# Task brief
Count the lines below that contain the word "from", and reply with only that number.

— START Entries shown —

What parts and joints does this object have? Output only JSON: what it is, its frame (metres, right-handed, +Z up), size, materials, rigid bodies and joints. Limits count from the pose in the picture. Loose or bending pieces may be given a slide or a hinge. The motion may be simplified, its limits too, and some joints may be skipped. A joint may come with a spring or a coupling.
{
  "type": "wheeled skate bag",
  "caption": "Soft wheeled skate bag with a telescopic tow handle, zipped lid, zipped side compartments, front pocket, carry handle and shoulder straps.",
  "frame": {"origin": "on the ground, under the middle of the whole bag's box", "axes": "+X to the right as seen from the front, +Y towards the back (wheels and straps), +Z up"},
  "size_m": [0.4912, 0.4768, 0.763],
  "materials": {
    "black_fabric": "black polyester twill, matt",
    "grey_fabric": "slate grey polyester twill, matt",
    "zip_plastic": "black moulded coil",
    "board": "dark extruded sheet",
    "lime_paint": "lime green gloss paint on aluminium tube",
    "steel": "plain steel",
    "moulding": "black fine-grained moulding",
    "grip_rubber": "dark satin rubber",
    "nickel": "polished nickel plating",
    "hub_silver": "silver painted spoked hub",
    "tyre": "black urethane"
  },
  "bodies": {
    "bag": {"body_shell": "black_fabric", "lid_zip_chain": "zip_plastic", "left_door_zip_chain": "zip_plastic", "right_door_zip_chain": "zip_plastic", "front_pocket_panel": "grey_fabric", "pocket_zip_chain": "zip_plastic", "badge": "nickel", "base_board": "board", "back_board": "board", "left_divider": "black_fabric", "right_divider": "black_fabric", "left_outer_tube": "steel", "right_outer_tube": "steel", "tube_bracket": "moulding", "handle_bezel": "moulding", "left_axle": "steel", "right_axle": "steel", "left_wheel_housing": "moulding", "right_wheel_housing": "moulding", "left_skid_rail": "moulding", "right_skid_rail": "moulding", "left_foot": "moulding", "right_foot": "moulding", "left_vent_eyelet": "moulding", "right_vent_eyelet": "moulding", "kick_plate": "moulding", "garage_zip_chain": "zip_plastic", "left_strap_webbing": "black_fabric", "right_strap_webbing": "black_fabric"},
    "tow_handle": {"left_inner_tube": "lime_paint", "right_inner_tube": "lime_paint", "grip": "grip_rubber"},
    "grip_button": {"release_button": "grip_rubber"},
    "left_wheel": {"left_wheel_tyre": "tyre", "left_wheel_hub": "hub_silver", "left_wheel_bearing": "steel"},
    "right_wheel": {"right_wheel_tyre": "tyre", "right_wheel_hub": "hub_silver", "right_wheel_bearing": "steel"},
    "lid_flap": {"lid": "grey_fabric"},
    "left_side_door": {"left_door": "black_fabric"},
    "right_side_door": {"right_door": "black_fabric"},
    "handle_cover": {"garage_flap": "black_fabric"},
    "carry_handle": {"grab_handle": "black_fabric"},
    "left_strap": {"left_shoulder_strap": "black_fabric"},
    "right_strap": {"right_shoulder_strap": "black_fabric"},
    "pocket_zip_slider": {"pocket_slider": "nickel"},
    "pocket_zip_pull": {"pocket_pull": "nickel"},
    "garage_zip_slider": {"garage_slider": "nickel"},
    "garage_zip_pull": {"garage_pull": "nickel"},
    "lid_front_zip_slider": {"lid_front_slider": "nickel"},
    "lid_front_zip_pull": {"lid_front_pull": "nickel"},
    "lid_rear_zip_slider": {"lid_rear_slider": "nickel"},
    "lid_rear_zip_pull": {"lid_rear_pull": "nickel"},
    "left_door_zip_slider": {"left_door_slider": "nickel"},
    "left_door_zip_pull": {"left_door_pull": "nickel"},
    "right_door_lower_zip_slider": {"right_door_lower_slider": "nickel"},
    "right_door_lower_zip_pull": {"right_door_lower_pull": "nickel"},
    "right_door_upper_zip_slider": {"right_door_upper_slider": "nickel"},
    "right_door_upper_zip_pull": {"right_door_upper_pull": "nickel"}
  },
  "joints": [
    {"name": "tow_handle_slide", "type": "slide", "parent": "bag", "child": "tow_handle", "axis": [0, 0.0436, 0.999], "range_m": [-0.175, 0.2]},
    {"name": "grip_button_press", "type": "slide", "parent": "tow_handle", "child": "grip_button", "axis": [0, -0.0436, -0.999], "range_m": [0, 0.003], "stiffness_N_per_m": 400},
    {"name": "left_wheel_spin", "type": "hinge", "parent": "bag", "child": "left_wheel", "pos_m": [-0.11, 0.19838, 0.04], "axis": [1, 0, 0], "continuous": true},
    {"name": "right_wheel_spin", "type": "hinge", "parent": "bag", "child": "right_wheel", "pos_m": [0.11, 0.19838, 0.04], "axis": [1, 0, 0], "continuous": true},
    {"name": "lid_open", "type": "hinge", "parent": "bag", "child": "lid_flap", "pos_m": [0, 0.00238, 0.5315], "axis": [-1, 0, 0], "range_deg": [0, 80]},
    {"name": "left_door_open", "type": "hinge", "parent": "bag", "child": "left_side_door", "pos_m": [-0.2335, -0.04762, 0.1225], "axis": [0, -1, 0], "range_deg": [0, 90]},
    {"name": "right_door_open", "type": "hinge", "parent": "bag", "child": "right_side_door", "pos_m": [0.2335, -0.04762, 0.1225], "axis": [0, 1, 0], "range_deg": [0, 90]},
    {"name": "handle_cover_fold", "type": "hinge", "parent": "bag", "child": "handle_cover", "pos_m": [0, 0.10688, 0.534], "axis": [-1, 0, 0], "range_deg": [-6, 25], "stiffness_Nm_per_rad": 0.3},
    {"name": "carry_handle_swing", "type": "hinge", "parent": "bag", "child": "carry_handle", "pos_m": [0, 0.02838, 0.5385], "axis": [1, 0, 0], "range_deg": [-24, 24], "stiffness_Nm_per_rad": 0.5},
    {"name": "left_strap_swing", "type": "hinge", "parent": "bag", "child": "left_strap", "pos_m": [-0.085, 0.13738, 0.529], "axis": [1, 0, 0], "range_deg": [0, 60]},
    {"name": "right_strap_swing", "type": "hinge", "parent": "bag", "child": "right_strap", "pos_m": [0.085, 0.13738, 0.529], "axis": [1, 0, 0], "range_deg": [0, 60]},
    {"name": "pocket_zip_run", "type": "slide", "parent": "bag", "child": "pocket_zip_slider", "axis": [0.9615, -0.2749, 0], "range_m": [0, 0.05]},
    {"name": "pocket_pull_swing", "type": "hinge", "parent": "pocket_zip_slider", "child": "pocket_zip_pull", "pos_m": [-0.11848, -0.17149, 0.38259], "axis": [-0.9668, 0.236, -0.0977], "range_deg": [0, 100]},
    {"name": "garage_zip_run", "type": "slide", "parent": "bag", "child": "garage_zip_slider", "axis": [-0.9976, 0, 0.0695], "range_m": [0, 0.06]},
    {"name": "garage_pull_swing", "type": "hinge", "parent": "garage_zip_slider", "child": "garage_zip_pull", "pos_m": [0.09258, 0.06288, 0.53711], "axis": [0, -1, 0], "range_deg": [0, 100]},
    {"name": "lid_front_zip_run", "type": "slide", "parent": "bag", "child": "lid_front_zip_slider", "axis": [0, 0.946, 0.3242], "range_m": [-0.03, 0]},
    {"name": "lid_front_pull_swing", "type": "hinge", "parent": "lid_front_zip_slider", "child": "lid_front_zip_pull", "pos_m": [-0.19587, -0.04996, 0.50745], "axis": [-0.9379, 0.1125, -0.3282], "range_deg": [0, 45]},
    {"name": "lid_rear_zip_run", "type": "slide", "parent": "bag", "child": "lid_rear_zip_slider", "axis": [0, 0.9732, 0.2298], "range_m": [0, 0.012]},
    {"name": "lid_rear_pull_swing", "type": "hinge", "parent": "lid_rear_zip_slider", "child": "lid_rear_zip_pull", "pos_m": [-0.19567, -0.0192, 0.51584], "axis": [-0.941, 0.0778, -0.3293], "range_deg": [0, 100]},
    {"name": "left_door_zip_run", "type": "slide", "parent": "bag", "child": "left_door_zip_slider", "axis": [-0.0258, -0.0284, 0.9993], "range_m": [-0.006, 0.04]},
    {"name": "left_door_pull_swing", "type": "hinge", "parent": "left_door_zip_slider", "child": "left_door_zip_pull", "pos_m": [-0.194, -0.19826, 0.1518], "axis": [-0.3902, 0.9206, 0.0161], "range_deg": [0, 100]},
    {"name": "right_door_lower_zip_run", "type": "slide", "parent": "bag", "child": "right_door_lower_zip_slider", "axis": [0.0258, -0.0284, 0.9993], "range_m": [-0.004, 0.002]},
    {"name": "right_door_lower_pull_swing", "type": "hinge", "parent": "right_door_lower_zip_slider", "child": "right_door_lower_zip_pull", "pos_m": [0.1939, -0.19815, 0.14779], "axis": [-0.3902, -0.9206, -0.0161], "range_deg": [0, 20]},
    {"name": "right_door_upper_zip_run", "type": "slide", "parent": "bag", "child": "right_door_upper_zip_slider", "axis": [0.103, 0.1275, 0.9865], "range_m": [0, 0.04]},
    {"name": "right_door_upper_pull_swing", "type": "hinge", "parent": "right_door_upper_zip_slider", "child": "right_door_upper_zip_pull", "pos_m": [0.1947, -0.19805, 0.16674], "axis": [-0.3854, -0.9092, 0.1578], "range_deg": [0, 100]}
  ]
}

— END Entries shown —
— START Entries shown —

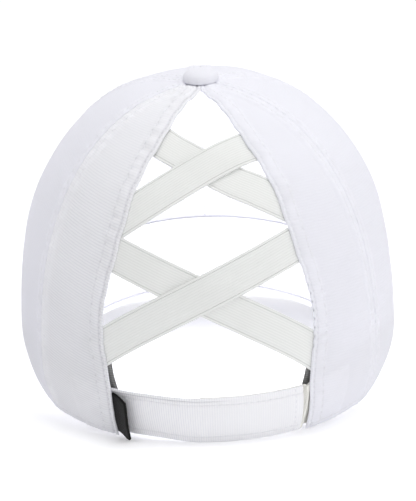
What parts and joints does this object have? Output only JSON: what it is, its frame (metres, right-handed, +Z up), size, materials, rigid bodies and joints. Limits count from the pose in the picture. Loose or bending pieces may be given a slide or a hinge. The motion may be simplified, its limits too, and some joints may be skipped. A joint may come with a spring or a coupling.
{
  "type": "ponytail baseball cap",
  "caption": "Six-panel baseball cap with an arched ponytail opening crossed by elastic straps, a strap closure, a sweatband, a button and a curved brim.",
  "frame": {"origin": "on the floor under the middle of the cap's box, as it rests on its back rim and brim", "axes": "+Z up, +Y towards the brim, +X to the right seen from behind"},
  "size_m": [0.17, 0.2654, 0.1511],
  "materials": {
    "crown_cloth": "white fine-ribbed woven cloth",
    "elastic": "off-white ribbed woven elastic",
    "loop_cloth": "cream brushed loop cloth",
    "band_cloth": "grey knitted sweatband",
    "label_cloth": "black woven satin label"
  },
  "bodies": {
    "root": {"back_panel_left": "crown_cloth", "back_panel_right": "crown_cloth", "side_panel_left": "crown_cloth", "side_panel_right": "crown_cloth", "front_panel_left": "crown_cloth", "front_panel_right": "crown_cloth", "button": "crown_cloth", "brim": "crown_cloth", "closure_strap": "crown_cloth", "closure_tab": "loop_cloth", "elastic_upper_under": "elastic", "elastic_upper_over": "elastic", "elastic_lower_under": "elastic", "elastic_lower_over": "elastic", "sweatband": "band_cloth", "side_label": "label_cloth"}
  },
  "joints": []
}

— END Entries shown —

# Answer below
4